Today, Berkhamsted Castle is protected by law as an ancient monument. The ruins are operated as a tourist attraction by English Heritage, who inherited the guardianship from the former Ministry of Works. Ownership of the land is still held by the Duchy of Cornwall, with two peripheral sections formerly held by Coopers Works now divided between the Secretary of State for Digital, Culture, Media and Sport and the Berkhamsted Castle Trust.

Historian Isobel Thompson considers Berkhamsted Castle to be "one of the best surviving motte and bailey castles" in England. Sam Willis has recalled visiting the castle as a child and remembers especially running up and down the motte.

The Berkhamsted Castle site entirely staffed by local volunteers. It is open daily and visitors can enter free of charge.

==Castle Occupants==
In the 11th century, Robert of Mortain was associated with Berkhamsted Castle. Then in 1086, Randulph, Lord Chancellor, received permission from the Crown to construct another wooden fort on the castle site.
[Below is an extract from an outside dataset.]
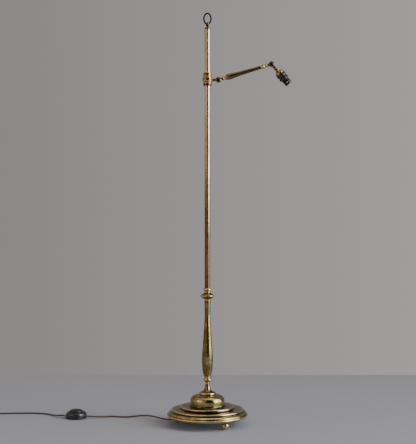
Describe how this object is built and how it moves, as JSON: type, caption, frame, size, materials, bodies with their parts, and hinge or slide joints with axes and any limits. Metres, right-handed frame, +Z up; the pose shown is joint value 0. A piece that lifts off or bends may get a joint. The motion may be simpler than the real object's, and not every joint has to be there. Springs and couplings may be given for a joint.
{
  "type": "pharmacy floor lamp",
  "caption": "Brass floor lamp with a stepped round base on ball feet, turned stem, plain pole with ring finial, adjustable jointed arm with a bayonet lampholder, and a flex with a foot switch.",
  "frame": {"origin": "on the floor, midway between the base's left edge and the lampholder's right end, in the plane of the pole and arm", "axes": "+Z up along the pole; +X from the pole towards the arm and lampholder; +Y to the back, where the pole's slot is"},
  "size_m": [1.2305, 0.3314, 1.4247],
  "materials": {
    "aged_brass": "aged, lacquered, warm olive-gold with dark tarnish in the recesses",
    "pole_brass": "paler polished brass tube",
    "dark_bronze": "bronzed nearly black, semi-gloss",
    "cast_iron": "rough casting, painted black",
    "steel": "zinc plated",
    "ceramic": "off-white glazed insulator",
    "black_plastic": "black moulded, semi-gloss",
    "brown_flex": "dark brown sheathed flex"
  },
  "bodies": {
    "root": {"ball_foot_back": "aged_brass", "ball_foot_front": "aged_brass", "ball_foot_left": "aged_brass", "base_plate": "steel", "base_shell": "aged_brass", "base_weight": "cast_iron", "finial": "aged_brass", "flex_base": "brown_flex", "flex_coil": "brown_flex", "flex_mains": "brown_flex", "flex_sleeve": "black_plastic", "flex_tail": "brown_flex", "inner_flex": "brown_flex", "plug_base": "black_plastic", "plug_cover": "black_plastic", "plug_pin_earth": "aged_brass", "plug_pin_live": "aged_brass", "plug_pin_neutral": "aged_brass", "plug_sleeve": "black_plastic", "pole": "pole_brass", "pole_insert": "steel", "stem_baluster": "aged_brass", "stem_bead": "aged_brass", "stem_foot": "aged_brass", "stem_knop": "aged_brass", "stem_top_bead": "aged_brass", "switch_base": "black_plastic", "switch_bush_far": "aged_brass", "switch_bush_near": "aged_brass", "switch_contacts": "black_plastic", "switch_cover": "black_plastic", "switch_spring": "steel", "tie_nut": "steel", "tie_tube": "steel", "tie_washer": "steel"},
    "slider": {"slider_sleeve": "aged_brass", "flex_bush": "black_plastic", "upper_collar": "aged_brass", "lower_collar": "aged_brass"},
    "bracket": {"swivel_bracket": "aged_brass", "arm_pivot_screw": "dark_bronze", "arm_pivot_nut": "dark_bronze"},
    "arm": {"arm_eye": "aged_brass", "arm_handle": "aged_brass", "arm_ferrule": "aged_brass", "arm_tip": "aged_brass", "arm_cores": "brown_flex", "head_pivot_screw": "dark_bronze", "head_pivot_nut": "dark_bronze"},
    "head": {"head_eye": "aged_brass", "holder_cap": "aged_brass", "holder_ring": "dark_bronze", "holder_body": "dark_bronze", "shade_ring": "dark_bronze", "holder_insulator": "ceramic", "contact_spring_1": "steel", "contact_spring_2": "steel"},
    "contact_1": {"contact_plunger_1": "aged_brass"},
    "contact_2": {"contact_plunger_2": "aged_brass"},
    "button": {"switch_button": "black_plastic"}
  },
  "joints": [
    {"name": "collar_slide", "type": "slide", "parent": "root", "child": "slider", "axis": [0, 0, 1], "range_m": [-0.68, 0.135]},
    {"name": "collar_swivel", "type": "hinge", "parent": "slider", "child": "bracket", "pos_m": [-0.0758, 0, 1.1927], "axis": [0, 0, 1], "range_deg": [-120, 120]},
    {"name": "arm_tilt", "type": "hinge", "parent": "bracket", "child": "arm", "pos_m": [-0.0378, 0, 1.192], "axis": [0, -1, 0], "range_deg": [-70, 45]},
    {"name": "head_tilt", "type": "hinge", "parent": "arm", "child": "head", "pos_m": [0.146, 0, 1.2461], "axis": [0, -1, 0], "range_deg": [-45, 90]},
    {"name": "contact_1_press", "type": "slide", "parent": "head", "child": "contact_1", "axis": [-0.6626, 0, 0.749], "range_m": [0, 0.003], "stiffness_N_per_m": 500, "springref_m": -0.002, "deforming": ["contact_spring_1"]},
    {"name": "contact_2_press", "type": "slide", "parent": "head", "child": "contact_2", "axis": [-0.6626, 0, 0.749], "range_m": [0, 0.003], "stiffness_N_per_m": 500, "springref_m": -0.002, "deforming": ["contact_spring_2"]},
    {"name": "switch_press", "type": "slide", "parent": "root", "child": "button", "axis": [0, 0, -1], "range_m": [0, 0.0025], "stiffness_N_per_m": 2000, "springref_m": -0.002, "deforming": ["switch_spring"]}
  ]
}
In 1155, Thomas à Becket took over the castle as Lord Chancellor and converted the wooden fort into a stone fortress. Between 1191 and King Richard I's death, Queen Berengaria of Navarre occupied the castle. Queen Isabella of Angoulême also occupied the castle until the siege in 1204. King Henry III granted the castle to Richard Earl of Cornwall in 1227, who then used it as his primary residence and administrative centre. Queen Margaret of France occupied the Berkhamsted Castle in 1291. Edward, the Black Prince, took over the castle in 1337 and later imprisoned King John II there in 1356. In 1399, King Henry IV granted the castle to his son Henry V who passed the castle on to Margaret of Anjou. Finally, between 1469 and her death in 1495, Cecily Neville, Duchess of York, occupied the castle.

==Castle Construction==
The Berkhamsted motte mound is around 14 m high (45.9 feet) and 55 metres (180.4 feet) in diameter and comprises a motte in the northeast corner of an oblong bailey. The motte stands on a shell keep of about 18 metres wide (59 feet), and the bailey occupies around 1.3 hectares (13,000 sq m).

The original castle was rebuilt in stone and extended over many years, yet the position remains consistent with the initial build. The castle boasted two complete moats in its prime, and visitors approached the castle from today's Castle Street. They entered through a low wooden bridge across the River Bulbourne and a second drawbridge led to the central Gateway.